Voor een groep achtstejaars is er een spannende tijd aangebroken. De Citotoets staat voor de deur en alleen bij een goed resultaat zullen ze naar de middelbare school van hun keuze kunnen. De vriendengroep van Annemiek, Ivo, Carijn en Olivier wil graag naar het Willem Blauw. Annemiek is echter de minst slimme van het stel en is bang dat ze naar een andere school moet. Alsof deze stress nog niet genoeg is, wordt ze op een gegeven moment ook nog gepest door iemand. Er wordt ‘dombo’ op haar fiets gekalkt, en als ze thuiskomt van een opendag gebeurt er weer zoiets stoms: “Annemiek is een domme koe” staat er met grote letters op de poort.
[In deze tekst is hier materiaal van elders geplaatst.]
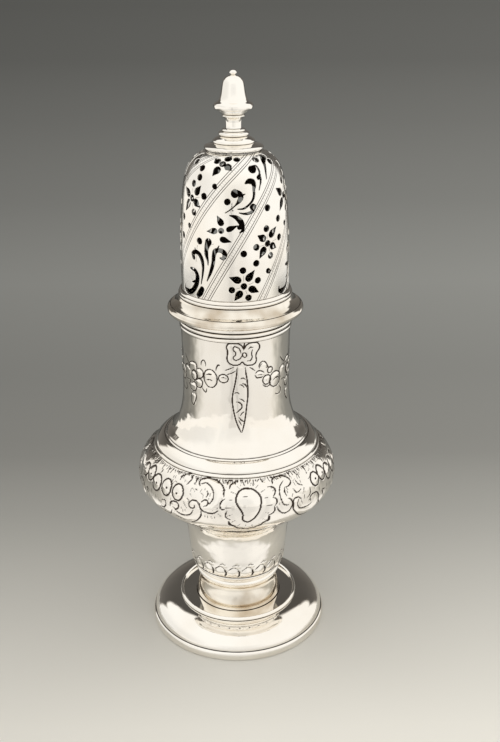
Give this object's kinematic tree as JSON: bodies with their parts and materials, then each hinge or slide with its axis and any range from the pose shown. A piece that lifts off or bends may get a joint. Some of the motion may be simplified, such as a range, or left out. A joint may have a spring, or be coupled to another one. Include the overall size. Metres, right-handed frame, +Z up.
{
  "type": "sugar caster",
  "caption": "Baluster sugar caster in silver with a spreading domed foot, chased body, reeded mouldings and a tall pierced lift-off cover with a bell finial.",
  "frame": {"origin": "centre of the underside of the foot, on the table", "axes": "+Z up along the caster's axis, -Y towards the front, where one bow and one shell are chased, +X to the viewer's right"},
  "size_m": [0.0722, 0.0722, 0.2033],
  "materials": {
    "mirror_silver": "polished silver, mirror bright, fine wear",
    "chased_silver": "polished silver with chased ornament, dark in its lines",
    "inner_silver": "plain silver, duller, seldom polished"
  },
  "bodies": {
    "caster": {"foot_rim_wire": "mirror_silver", "foot_dome": "mirror_silver", "foot_collar_wire": "mirror_silver", "foot_stem": "mirror_silver", "stem_ring_wire": "mirror_silver", "body_bulb": "chased_silver", "shoulder_moulding": "mirror_silver", "body_neck": "chased_silver", "mouth_reed_wire": "mirror_silver"},
    "cover": {"cover_bezel": "inner_silver", "cover_flange": "mirror_silver", "cover_reed_wire": "mirror_silver", "cover_dome": "chased_silver", "cover_cap": "mirror_silver", "finial_stem": "mirror_silver", "finial_bell": "mirror_silver", "finial_button": "mirror_silver"}
  },
  "joints": [
    {"name": "cover_lift", "type": "slide", "parent": "caster", "child": "cover", "axis": [0, 0, 1], "range_m": [0, 0.05]}
  ]
}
Ze weet niet wie, maar begint langzaamaan wel een vermoeden te hebben: alle aanwijzingen wijzen in de richting van Sander, de jongen op wie ze altijd stiekem verliefd was. Hoewel alles richting hem wijst, kunnen ze hem maar steeds niet betrappen. Wanneer Annemiek haar citotoets slecht gemaakt denkt te hebben en de vrienden in een onbewaakt moment de kans krijgen om de naam van de slimme Sander met die van Annemiek op de toets te verwisselen, twijfelen ze geen moment, zo boos als ze op hem zijn. Op een gegeven moment komen ze erachter dat het Sander helemaal niet kan zijn geweest die het telkens was die Annemiek pestte. Want terwijl ze hem de hele tijd in de gaten hebben gehouden, is de poort wéér ondergeklad. Annemiek voelt zich vreselijk schuldig en gaat meteen naar Sander toe om haar excuses aan te bieden. Samen gaan ze na wie het dan wel had kunnen doen: Vincent, in opdracht van Ruben, die vast beledigd moet zijn geweest toen Annemiek ‘nee’ zei toen hij haar verkering vroeg. Door middel van een list betrappen de vrienden hem op heterdaad en is het opgelost. Gelukkig komt het bedrog van de citotoetsen nooit uit, omdat de meester al hun toetsen kwijt is geraakt. Als gevolg daarvan telt alleen het schooladvies en dat betekent dat Annemiek, Carijn, Olivier, Ivo en Sander allemaal samen naar het Willem Blauw kunnen gaan.
Hoofdpersonen
Hoofdpersoon in het verhaal is Annemiek, om wie het hele verhaal draait: zij wil graag naar het Willem Blauw, maar is bang dat ze haar toets gaat verprutsen. Zij is ook degene die gepest wordt door de in het begin nog onbekende pester. Samen met haar vrienden maakt ze een hoop mee en lost ze graag haar eigen problemen op. Annemiek komt heel zeker van zichzelf over, heeft vaak een grote mond maar stiekem heeft ze maar een klein hartje. Zo is ze ongelooflijk onzeker over haar toets, wordt ze verlegen van Sander, voelt ze zich vreselijk door al het gepest en lijkt ze bij haar middelbare schoolkeuze afhankelijk van haar vrienden. Verder is ze wel een zeer trouwe vriendin, die graag dingen onderneemt met haar vriendengroepje. Vandaar dat ze ook graag met ze naar de middelbare school meegaat.
Bijpersonen
Andere belangrijke personen zijn Carijn, Olivier en Ivo. Samen met Annemiek vormen ze een heel hecht vriendengroepje. Voor schooltijd halen ze om de beurt iets lekkers te eten voor in de pauze; ze doen veel samen en willen graag samen naar de middelbare school om ook nog een deel van hun verdere leven samen door te brengen. Met zijn vieren hebben ze ook iets tegen Ruben. Hij is in hun ogen een valse jongen, die zijn ‘slaafje’ Vincent allemaal opdrachten uit laat voeren. Wanneer Vincent een keer namens Ruben verkering aan Annemiek vraagt en zij ‘nee’ zegt, flipt hij helemaal. Hij lijkt het niet te kunnen verkroppen afgewezen te worden en besluit daarom opdracht aan Vincent te geven haar lastig te vallen, wat begint met het beschilderen van haar jasbeschermers en poort bij het huis. Omdat Sander toevallig met een spuitbus gesignaleerd was, wordt hij door de vriendengroep verdacht van de pesterijen. Omdat Ruben ook nog eens onterecht tegen Sander heeft gezegd dat Annemiek hem maar een ‘studiepikkie’ vindt, gaat hij ook nog eens onaardig tegen haar doen. En dat terwijl hij haar stiekem altijd wel een leuk meisje gevonden heeft.